**OBJECTIVE**
Find every line with the word "from". Copy those lines.

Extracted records
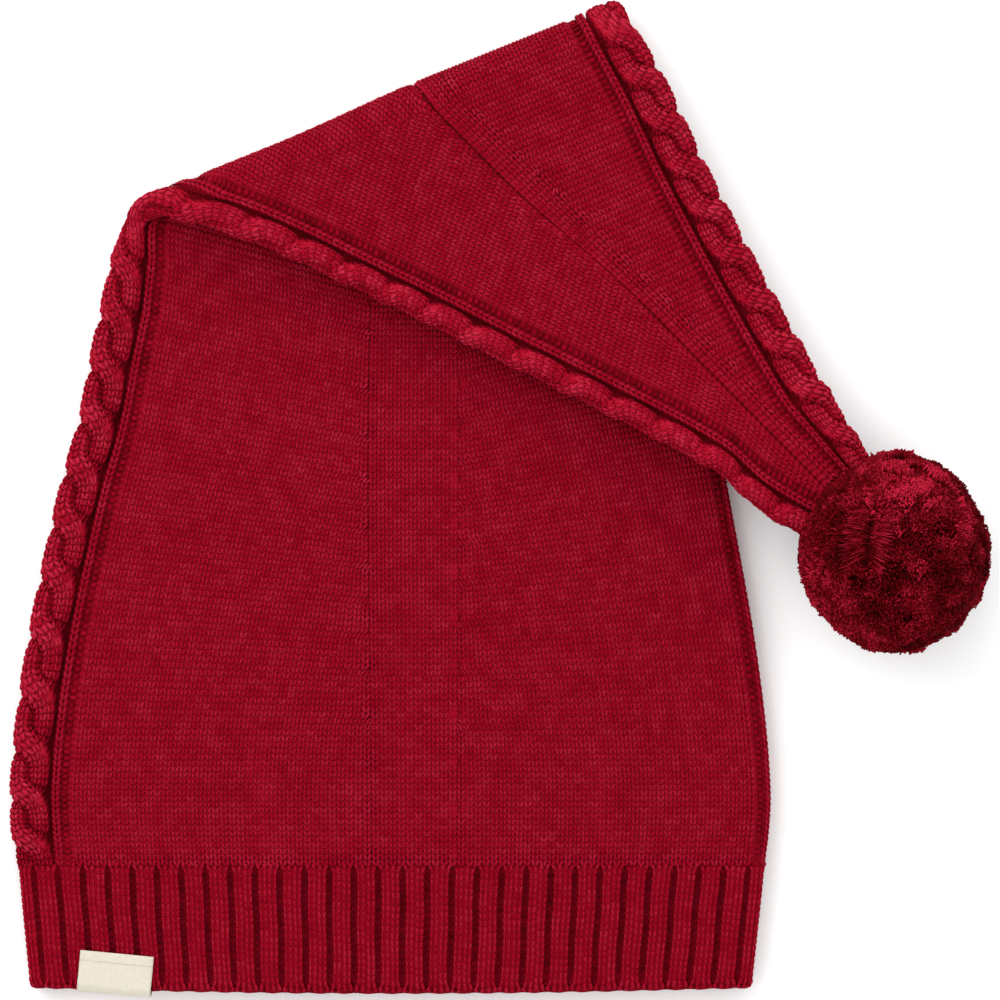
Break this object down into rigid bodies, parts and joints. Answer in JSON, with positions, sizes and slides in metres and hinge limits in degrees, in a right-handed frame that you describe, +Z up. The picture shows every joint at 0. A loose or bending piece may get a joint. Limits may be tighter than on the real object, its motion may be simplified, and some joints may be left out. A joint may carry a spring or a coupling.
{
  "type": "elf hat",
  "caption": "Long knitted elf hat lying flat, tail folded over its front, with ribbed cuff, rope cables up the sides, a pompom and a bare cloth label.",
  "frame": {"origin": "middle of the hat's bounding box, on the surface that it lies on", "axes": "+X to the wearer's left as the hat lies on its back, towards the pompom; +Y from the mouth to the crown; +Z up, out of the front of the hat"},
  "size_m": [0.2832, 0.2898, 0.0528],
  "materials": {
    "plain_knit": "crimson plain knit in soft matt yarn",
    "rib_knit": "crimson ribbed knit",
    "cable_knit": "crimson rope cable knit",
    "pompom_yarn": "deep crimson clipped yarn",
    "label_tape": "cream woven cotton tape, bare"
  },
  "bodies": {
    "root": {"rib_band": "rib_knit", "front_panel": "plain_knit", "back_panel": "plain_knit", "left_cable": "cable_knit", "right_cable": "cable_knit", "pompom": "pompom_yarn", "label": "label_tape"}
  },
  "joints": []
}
...
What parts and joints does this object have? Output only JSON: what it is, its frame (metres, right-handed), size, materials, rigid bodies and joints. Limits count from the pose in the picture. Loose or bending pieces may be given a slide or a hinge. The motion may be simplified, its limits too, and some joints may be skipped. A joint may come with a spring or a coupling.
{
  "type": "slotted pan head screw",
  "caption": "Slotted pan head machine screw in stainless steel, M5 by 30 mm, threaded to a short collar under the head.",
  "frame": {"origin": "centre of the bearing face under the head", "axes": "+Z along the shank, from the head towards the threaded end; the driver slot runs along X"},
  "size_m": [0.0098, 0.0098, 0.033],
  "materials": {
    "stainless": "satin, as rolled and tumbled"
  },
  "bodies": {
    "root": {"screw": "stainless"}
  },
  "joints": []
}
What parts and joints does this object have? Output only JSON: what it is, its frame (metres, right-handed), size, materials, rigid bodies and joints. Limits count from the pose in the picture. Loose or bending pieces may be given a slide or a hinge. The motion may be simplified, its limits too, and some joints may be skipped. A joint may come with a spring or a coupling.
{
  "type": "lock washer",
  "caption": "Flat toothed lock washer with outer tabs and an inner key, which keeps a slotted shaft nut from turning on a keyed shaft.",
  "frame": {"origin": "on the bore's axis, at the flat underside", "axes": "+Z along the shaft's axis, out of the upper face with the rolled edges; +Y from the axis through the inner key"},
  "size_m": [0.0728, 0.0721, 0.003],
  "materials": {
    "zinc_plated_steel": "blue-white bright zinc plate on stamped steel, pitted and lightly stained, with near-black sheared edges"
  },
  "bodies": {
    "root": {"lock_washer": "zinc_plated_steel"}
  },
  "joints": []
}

**THE REPLY**
  "frame": {"origin": "middle of the hat's bounding box, on the surface that it lies on", "axes": "+X to the wearer's left as the hat lies on its back, towards the pompom; +Y from the mouth to the crown; +Z up, out of the front of the hat"},
What parts and joints does this object have? Output only JSON: what it is, its frame (metres, right-handed), size, materials, rigid bodies and joints. Limits count from the pose in the picture. Loose or bending pieces may be given a slide or a hinge. The motion may be simplified, its limits too, and some joints may be skipped. A joint may come with a spring or a coupling.
  "frame": {"origin": "centre of the bearing face under the head", "axes": "+Z along the shank, from the head towards the threaded end; the driver slot runs along X"},
What parts and joints does this object have? Output only JSON: what it is, its frame (metres, right-handed), size, materials, rigid bodies and joints. Limits count from the pose in the picture. Loose or bending pieces may be given a slide or a hinge. The motion may be simplified, its limits too, and some joints may be skipped. A joint may come with a spring or a coupling.
  "caption": "Flat toothed lock washer with outer tabs and an inner key, which keeps a slotted shaft nut from turning on a keyed shaft.",
  "frame": {"origin": "on the bore's axis, at the flat underside", "axes": "+Z along the shaft's axis, out of the upper face with the rolled edges; +Y from the axis through the inner key"},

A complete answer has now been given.